On July 21, 1983, Diana Ross performed for approximately 400,000 fans in New York’s Central Park. The show was being taped for live broadcast on the Showtime network. As Ross took the stage for an elaborately choreographed opening number, the wind was beginning to blow pretty hard. After a few numbers, the late afternoon skies turned dark and rain began hammering the immense crowd. Completely drenched in the downpour, Ross continued singing–apparently in total denial that, despite careful planning, the concert was a lost cause.
Throughout the truncated concert, Ross tries very hard to maintain her composure. A few terse commands to offstage assistants betray the frustration (if not panic) she felt as the situation worsened. This was no light drizzle, it was a full blown thunderstorm and everyone there was in potential danger. After about 45 minutes, it was announced by the singer herself that everyone needed to go home. “We’ll do it again tomorrow,” she promised, without knowing whether or not that was indeed possible. As the assembled throng slowly made its way toward the exits, Ross remained on stage, imploring everyone to exercise as much caution as possible. Thankfully, no one was hurt.
By some minor miracle, Ross and company returned the very next day. The weather was beautiful and a full concert was performed without a hitch. Nearly 30 years later, both shows are presented in their entirety for the first time ever on Live in Central Park. The rain-shortened first concert is a fascinating example of grace under pressure. Ross, who contributed new liner notes for the release, was very brave to allow its inclusion.
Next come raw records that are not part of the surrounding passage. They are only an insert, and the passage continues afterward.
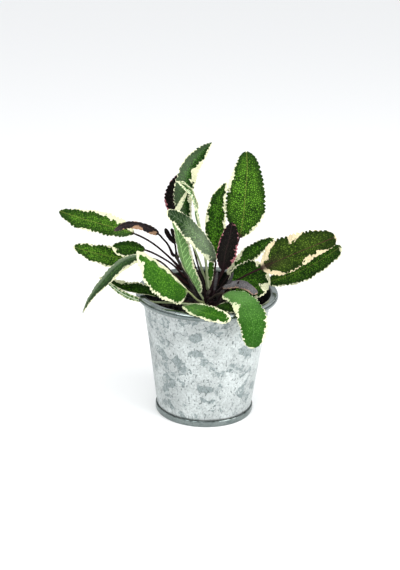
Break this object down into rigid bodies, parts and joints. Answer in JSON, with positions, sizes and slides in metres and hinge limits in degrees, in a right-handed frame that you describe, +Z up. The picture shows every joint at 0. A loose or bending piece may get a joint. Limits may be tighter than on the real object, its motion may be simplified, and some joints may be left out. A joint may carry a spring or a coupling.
{
  "type": "potted sage",
  "caption": "Variegated tricolour sage plant with separate stems and leaves, planted in soil in a tapered zinc pot with a rolled rim and a crimped foot.",
  "frame": {"origin": "centre of the pot on the table plane, at the foot of the pot", "axes": "+Z up; +Y towards the back of the plant, where its tallest leaves are; +X towards the big right-hand leaves"},
  "size_m": [0.2364, 0.1328, 0.2272],
  "materials": {
    "zinc": "galvanised, dull with grey-green spangle",
    "soil": "moist crumbly potting soil",
    "stem": "matt, faintly ridged",
    "leaf_green": "pebbled, soft sheen, cream margin",
    "leaf_grey": "felted grey-green, cream margin",
    "leaf_purple": "dark purple, pink margin"
  },
  "bodies": {
    "root": {"leaf_arched": "leaf_purple", "leaf_back_tall": "leaf_green", "leaf_bright": "leaf_green", "leaf_bud_inner": "leaf_purple", "leaf_bud_outer": "leaf_purple", "leaf_centre_grey": "leaf_grey", "leaf_curled": "leaf_grey", "leaf_dark_back": "leaf_purple", "leaf_drooping_left": "leaf_grey", "leaf_folded": "leaf_grey", "leaf_front_drooping": "leaf_green", "leaf_front_inner": "leaf_green", "leaf_front_low": "leaf_green", "leaf_left_back": "leaf_green", "leaf_left_inner": "leaf_green", "leaf_left_rim": "leaf_green", "leaf_purple": "leaf_purple", "leaf_right_back": "leaf_green", "leaf_right_big": "leaf_green", "leaf_right_inner": "leaf_green", "leaf_right_low": "leaf_green", "leaf_tallest": "leaf_green", "leaf_upper_left": "leaf_green", "leaf_upright": "leaf_green", "leaf_young_centre": "leaf_purple", "leaf_young_left": "leaf_purple", "pot_base": "zinc", "pot_wall": "zinc", "soil": "soil", "stem_back": "stem", "stem_centre": "stem", "stem_left": "stem", "stem_right": "stem"}
  },
  "joints": []
}
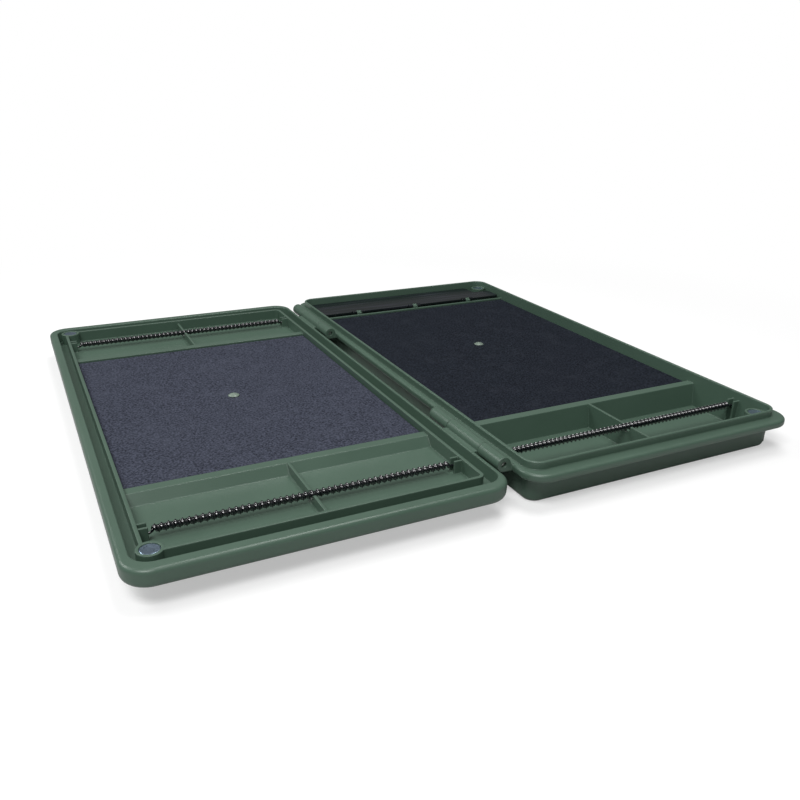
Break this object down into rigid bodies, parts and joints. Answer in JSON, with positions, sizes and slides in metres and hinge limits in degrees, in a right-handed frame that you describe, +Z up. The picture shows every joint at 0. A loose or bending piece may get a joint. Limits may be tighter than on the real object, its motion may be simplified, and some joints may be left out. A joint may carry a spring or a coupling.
{
  "type": "rig box",
  "caption": "Flat two-part tackle case opened flat: hinged lid and deeper base with foam pads, end troughs with coil springs, corner magnets and a flap.",
  "frame": {"origin": "on the surface that the base stands on, under the middle of the hinge line", "axes": "+Z up, +X from the hinge to the base's outer side, +Y along the hinge to the rear"},
  "size_m": [0.3807, 0.35, 0.0242],
  "materials": {
    "green_plastic": "fine satin moulded, dark olive green",
    "eva_foam": "matt closed-cell foam, dark grey",
    "adhesive_film": "thin translucent film",
    "black_spring_steel": "black coated, glossy",
    "magnet_plate": "nickel plated",
    "pin_steel": "plain steel",
    "smoked_plastic": "dark, satin gloss"
  },
  "bodies": {
    "base": {"base_shell": "green_plastic", "base_foam_stud": "green_plastic", "base_foam_pad": "eva_foam", "base_adhesive_sheet": "adhesive_film", "base_front_spring": "black_spring_steel", "base_front_magnet": "magnet_plate", "base_rear_magnet": "magnet_plate", "front_hinge_pin": "pin_steel", "rear_hinge_pin": "pin_steel"},
    "lid": {"lid_shell": "green_plastic", "lid_foam_stud": "green_plastic", "lid_foam_pad": "eva_foam", "lid_adhesive_sheet": "adhesive_film", "lid_front_spring": "black_spring_steel", "lid_rear_spring": "black_spring_steel", "lid_front_magnet": "magnet_plate", "lid_rear_magnet": "magnet_plate"},
    "flap": {"compartment_flap": "smoked_plastic", "flap_hinge_pins": "pin_steel"}
  },
  "joints": [
    {"name": "lid_hinge", "type": "hinge", "parent": "base", "child": "lid", "pos_m": [0, 0, 0.02015], "axis": [0, 1, 0], "range_deg": [0, 180]},
    {"name": "flap_hinge", "type": "hinge", "parent": "base", "child": "flap", "pos_m": [0.0964, 0.1312, 0.0189], "axis": [-1, 0, 0], "range_deg": [-180, 0]}
  ]
}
It’s a rare look at a superstar enduring very undesirable and unflattering circumstances, singing off key at times as the elements drown out any possibility of hearing the monitors.
The triumphant full concert is all the more enjoyable after watching the disastrous rain-out. Ross’ energy is boundless, reckless even, as she nearly biffs it while running up some stairs backstage while singing the opener, “I’m Coming Out.” The crowd seems to be having as grand a time as she is, basking in the hot July sun and singing along boisterously. The staging is endearingly primitive by today’s standards, with Ross making some of her costume changes right onstage as the band plays. She almost trips while trying to take off what looks like oversized pajamas. This is clearly a live performance, with no post-production sweetening to clean up occasionally sour vocals.
Among the many predictable hits in the set list, such as a Supremes medley, “Endless Love,” “Reach Out and Touch (Somebody’s Hand),” and “Why Do Fools Fall in Love,” are a couple of less expected covers. Michael Sembello’s then-contemporary “Maniac” (from the movie Flashdance) gets a workout, complete with a choreographed dance routine. Ross received a big cheer as she launched into a short version of Michael Jackson’s “Beat It,” but even though she assures the crowd, “You know how much I love Michael,” she didn’t know this song very well. Even more surprising is when she blanks on the lyrics to her own smash, “Upside Down.” She tries to play it off by flirting with the hoard of police officers providing security.
Whatever flaws there may be only makes the performance that much more genuinely endearing. By the end of the show, the legendary performer is moved to tears, clearly overcome with emotion in front of 400,000 fans. Kudos to the DVD producers (and Ms. Ross herself) for including both shows. The rain-shortened concert includes an informative audio commentary by the director, Steve Binder. All these years later, Binder has a great memory and is able to share many details about the concerts. Live in Central Park is essential viewing for Diana Ross fans.